1. Now you can plot the data as scatter plot of dissolved oxygen concentration versus temperature.
plot(DO~Temp, data=data)
1. Finally, we can fit a linear regression model to see is there is a relationship between water temperature and dissolved oxygen concentration at this site.
# Perform a linear regression on the dissolved oxygen vs. temperature values
model <- lm(DO~Temp, data=data)
summary(model)
abline(model)

## Results

The code creates two outputs when run in RStudio. First, it creates a scatter plot of dissolved oxygen concentration versus water temperature with the linear regression line.

Second, it outputs the results from the regression analysis. From these results, there appears to be a significant negative linear relationship between water temperature and dissolved oxygen at this site.

#>
#> Call:
#> lm(formula = DO ~ Temp, data = data)
#>
#> Residuals:
#>     Min      1Q  Median      3Q     Max
#> -2.1075 -1.2097 -0.5861  1.1340  3.1318
#>
#> Coefficients:
#>             Estimate Std.

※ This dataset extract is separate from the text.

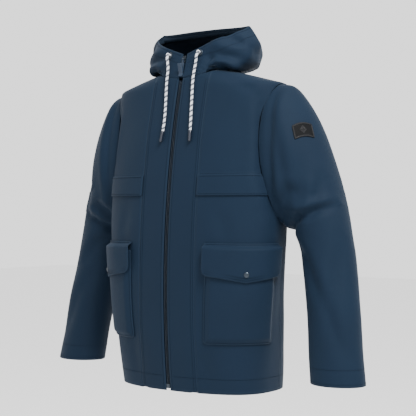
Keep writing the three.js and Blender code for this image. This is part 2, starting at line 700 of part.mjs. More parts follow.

Error t value Pr(>|t|)
#> (Intercept)  8.90404    0.75302  11.824 1.26e-09 ***
#> Temp        -0.16965    0.04813  -3.525   0.0026 **
#> ---
#> Signif. codes:  0 '***' 0.001 '**' 0.01 '*' 0.05 '.' 0.1 ' ' 1
#>
#> Residual standard error: 1.584 on 17 degrees of freedom
#> Multiple R-squared:  0.4223, Adjusted R-squared:  0.3883
#> F-statistic: 12.43 on 1 and 17 DF,  p-value: 0.002599

## Summary

This tutorial shows how you can use the WaterML library in R to access data from a CUAHSI HIS web service directly within R without the need to first download data to your local computer. While this was demonstrated for a data service hosted by Ipswich River Watershed Association, the WaterML R package can be used to access data from any compliant CUAHSI HIS web service including the 100+ data services listed on the HIS Central website.